Interview de Philippe Grard, Pool Technologie
Quelle a été votre réaction lors de l’annonce
du confinement ?
Nous n’avons pas eu de choc sur le confinement mais sur ses conséquences économiques, sur l’impact de la crise sur l’activité et sur les mesures à mettre en œuvre. Nous avions déjà anticipé le confinement deux jours avant son annonce et mis en place des outils pour le télétravail et réfléchi à un mode de fonctionnement dégradé. Le jour de l’annonce, le plan mis en place a dérivé de ce premier plan. L’entreprise ne s’est pas arrêtée.
Comment avez-vous organisé cette reprise d’activité ?
Nous avons utilisé toute la palette de mesures imaginables pour nos collaborateurs avec du présentiel pour certains, du chômage partiel ou du télétravail pour d’autres, des départs en congés payés ou des arrêts pour garde d’enfant. Tout cela s’est passé naturellement et nous avons donc commencé avec des effectifs fortement réduits tout en restant concentrés sur une production qui n’a cessé d’augmenter progressivement.
Dans le métier, ça a été un vent de panique ou en tout cas une réaction assez peu raisonnée, comme chez tous les Français. Nous l’avons ressenti chez nos clients. Le marché s’est arrêté non pas parce que le marché n’allait pas bien mais parce que le message de l’État français n’était pas clair : fermer ou pas ? Dans le doute, beaucoup ont fermé. Cette étape de sidération a duré a minima deux semaines. Certains ont alors commencé à rouvrir partiellement mais sans vraiment être actifs vis-à-vis de leurs clients ou de leurs fournisseurs. Du côté des industriels, la réaction a plutôt été de rester ouverts la première semaine puis ils ont fermé.
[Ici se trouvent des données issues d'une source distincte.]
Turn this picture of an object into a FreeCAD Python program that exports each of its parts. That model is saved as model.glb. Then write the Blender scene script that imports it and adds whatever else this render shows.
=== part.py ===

De notre côté, nous avons réagi en informant nos clients que nous continuions à fonctionner. Nous les avons tous appelés pour savoir s’ils voulaient toujours leur commande et s’ils étaient en capacité de la réceptionner. Il n’y a pas eu de vague de
reports, mais une série de cas particuliers. Certains ont décalé leurs commandes, d’autres les ont figées (« on ne sait pas, mais ne livrez pas »). Certains ont annulé, puis ont annulé l’annulation quelques jours plus tard.
À partir de la troisième semaine de confinement, le marché a commencé à « frétiller » avec des réouvertures d’entreprises. Le véritable redémarrage a commencé la quatrième semaine. Et cette semaine, nous nous faisons même « engueuler » par des clients parce que leur commande n’est pas arrivée avant, mais cela reste une exception.
Aujourd’hui, nous gérons les urgences et nous nous organisons pour savoir à qui nous pouvons livrer en priorité, alors qu’au début c’était l’inverse.
Quelles contraintes avez-vous rencontrées ?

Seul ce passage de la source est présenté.